PROVIDED MATERIAL –
-.-.-

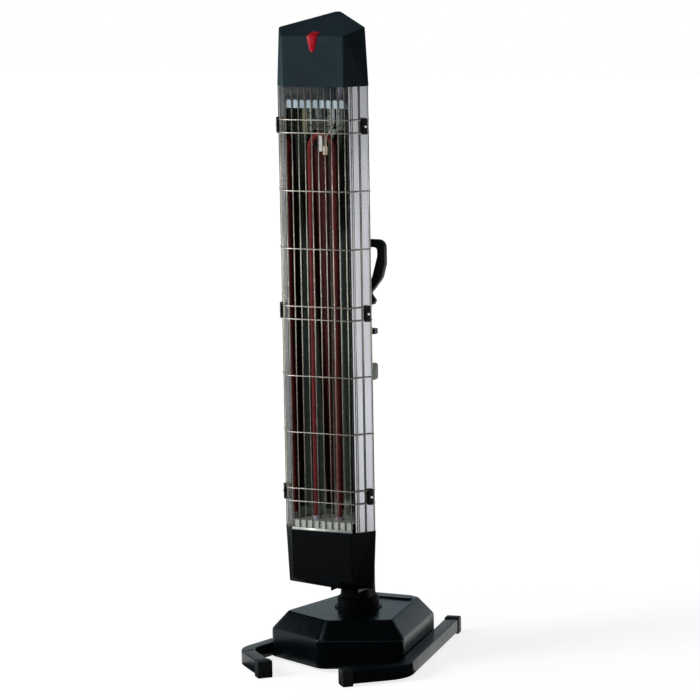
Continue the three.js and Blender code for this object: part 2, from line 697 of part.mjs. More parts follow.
// Hangers and the thermal cut-out under the top end plate
const HANGER_Y = -150;
place('hanger_strap_left', box(-39, -28, HANGER_Y, HANGER_Y + 1.5, 1172, TOP_END_Z - GAP), KHAKI);
place('hanger_strap_right', box(30, 38, HANGER_Y, HANGER_Y + 1.5, 1196, TOP_END_Z - GAP), paint(0x9fb0c0, 0.3, 0.9));
const SENSOR_X = 15;
const sensorBead = solidOf(box(SENSOR_X - 5, SENSOR_X + 5, -152.5, -147.5, 1128, 1146));
const sensorStem = solidOf(sweptBar([
  [SENSOR_X + 2, -150, 1140], [SENSOR_X + 2, -150, 1166], [33, -146.4, 1190], [34, -146.4, TOP_END_Z - GAP],
], 1.2, 8));
place('thermal_cutout', join(sensorBead, sensorStem), CERAMIC);
place('hook_rod', sweptBar([
  [54, -146, TOP_END_Z - GAP], [54, -146, 1186], [54, -150, 1180], [54, -155, 1182], [54, -156, 1190],
], 1.3, 8), STEEL);

// ---- Wire guard ----
const frontXs = Array.from({ length: GUARD_FRONT_COUNT }, (_, i) => (
  (i - (GUARD_FRONT_COUNT - 1) / 2) * GUARD_PITCH
));
const uprights = frontXs.map((x) => [x, GUARD_FRONT_Y, BOTTOM_CAP_RIM_Z - GUARD_TUCK, TOP_CAP_RIM_Z + GUARD_TUCK]);
for (const [x, y] of [GUARD_CORNER, GUARD_SIDE, GUARD_REAR]) {
  for (const side of [-1, 1]) {
    uprights.push([side * x, y, BOTTOM_CAP_RIM_Z + GAP, TOP_CAP_RIM_Z - GAP]);
  }
}
const crossZs = GUARD_PAIR_ZS.flatMap((z) => [z - GUARD_PAIR_HALF, z + GUARD_PAIR_HALF]);
for (let i = 0; i < GUARD_PAIR_ZS.length - 1; i += 1) {
  const low = GUARD_PAIR_ZS[i] + GUARD_PAIR_HALF;
  const high = GUARD_PAIR_ZS[i + 1] - GUARD_PAIR_HALF;
  crossZs.push(low + (high - low) / 3, low + (2 * (high - low)) / 3);
}
const crossHalf = [[frontXs[GUARD_FRONT_COUNT - 1], GUARD_FRONT_Y], GUARD_CORNER, GUARD_REAR];
const crossLine = [...mirrored(crossHalf).reverse(), ...crossHalf];
const crossPath = offsetPath(crossLine, -WIRE_STEP);
const overrun = 1.6;
const tail = (p, q) => {
  const length = Math.hypot(p[0] - q[0], p[1] - q[1]);
  return [p[0] + ((p[0] - q[0]) / length) * overrun, p[1] + ((p[1] - q[1]) / length) * overrun];
};
crossPath[0] = tail(crossPath[0], crossPath[1]);
crossPath[crossPath.length - 1] = tail(crossPath[crossPath.length - 1], crossPath[crossPath.length - 2]);
const guardWires = [
  ...uprights.map(([x, y, low, high]) => {
    const bar = new THREE.CylinderGeometry(WIRE_RADIUS, WIRE_RADIUS, high - low, WIRE_SIDES);
    bar.rotateX(Math.PI / 2);
    const onSide = Math.abs(x) > frontXs[GUARD_FRONT_COUNT - 1] + 1;
    const heading = onSide ? Math.atan2(sideNormal[1], sideNormal[0]) + Math.PI / 2 : 0;
    bar.rotateZ(x < 0 ? -heading : heading);
    bar.translate(x, y, (low + high) / 2);
    return solidOf(bar);
  }),
  ...crossZs.map((z) => solidOf(sweptBar(crossPath.map(([x, y]) => [x, y, z]), WIRE_RADIUS, WIRE_SIDES))),
];
place('wire_guard', join(...guardWires), CHROME);

// Clips over the paired cross wires, each with a screw through the shell
const clipInner = shellFaceOffset + GAP;
clipSpots.forEach(([side, z], i) => {
  const row = ['low', 'middle', 'high'][GUARD_PAIR_ZS.indexOf(z)];
  const hand = side > 0 ? 'right' : 'left';
  const outline = [
    [clipInner, -CLIP_WIDTH / 2], [clipInner + CLIP_DEPTH, -CLIP_WIDTH / 2 + 1.2],
    [clipInner + CLIP_DEPTH, CLIP_WIDTH / 2 - 1.2], [clipInner, CLIP_WIDTH / 2],
  ];
  const ends = [z + CLIP_HEIGHT / 2, z - CLIP_HEIGHT / 2];
  const block = loft(ends.map((h) => outline.map(([out, along]) => clipPoint(side, out, along, h))));
  const tunnels = [-1, 1].map((s) => {
    const h = z + s * GUARD_PAIR_HALF;
    const r = WIRE_RADIUS + GAP;
    const hole = [[-r, -r], [r, -r], [r, r], [-r, r]];
    return solidOf(loft([-20, 20].map((along) => hole.map(([o, u]) => clipPoint(side, WIRE_STEP + o, along, h + u)))));
  });
  place(`guard_clip_${row}_${hand}`, cut(solidOf(block), ...tunnels, clipBores[i]), BLACK);
  const pin = screw(CLIP_SCREW_RADIUS, CLIP_SCREW_HEAD_RADIUS, CLIP_SCREW_HEAD, CLIP_SCREW_LENGTH);
  pin.applyQuaternion(new THREE.Quaternion().setFromUnitVectors(
    new THREE.Vector3(0, 0, 1), new THREE.Vector3(side * sideNormal[0], sideNormal[1], 0),
  ));
  pin.translate(...clipPoint(side, clipInner + CLIP_DEPTH + GAP, 0, z));
  place(`guard_clip_screw_${row}_${hand}`, pin, CHROME);
});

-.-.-

TASK INSTRUCTIONS – Quote only the stretch of lines that starts the data above and ends with the line containing "1.3, 8), STEEL);", both included.

FULL ANSWER –
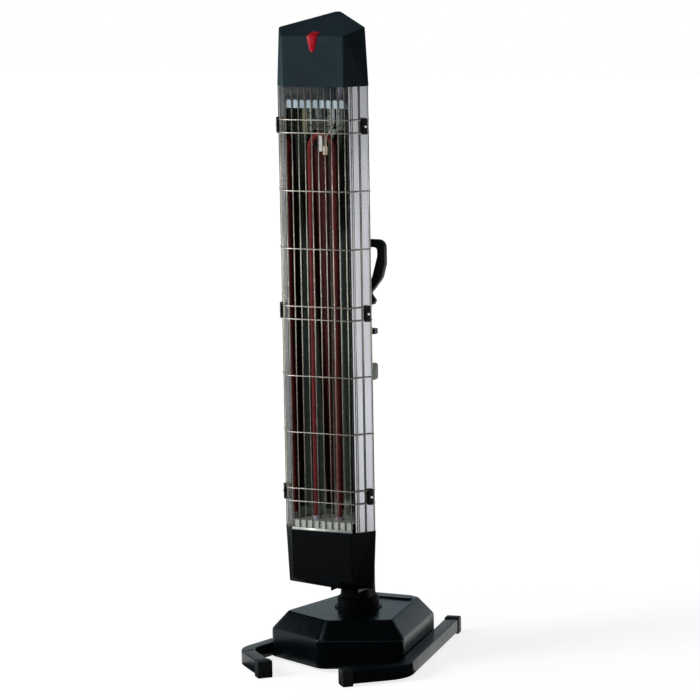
Continue the three.js and Blender code for this object: part 2, from line 697 of part.mjs. More parts follow.
// Hangers and the thermal cut-out under the top end plate
const HANGER_Y = -150;
place('hanger_strap_left', box(-39, -28, HANGER_Y, HANGER_Y + 1.5, 1172, TOP_END_Z - GAP), KHAKI);
place('hanger_strap_right', box(30, 38, HANGER_Y, HANGER_Y + 1.5, 1196, TOP_END_Z - GAP), paint(0x9fb0c0, 0.3, 0.9));
const SENSOR_X = 15;
const sensorBead = solidOf(box(SENSOR_X - 5, SENSOR_X + 5, -152.5, -147.5, 1128, 1146));
const sensorStem = solidOf(sweptBar([
  [SENSOR_X + 2, -150, 1140], [SENSOR_X + 2, -150, 1166], [33, -146.4, 1190], [34, -146.4, TOP_END_Z - GAP],
], 1.2, 8));
place('thermal_cutout', join(sensorBead, sensorStem), CERAMIC);
place('hook_rod', sweptBar([
  [54, -146, TOP_END_Z - GAP], [54, -146, 1186], [54, -150, 1180], [54, -155, 1182], [54, -156, 1190],
], 1.3, 8), STEEL);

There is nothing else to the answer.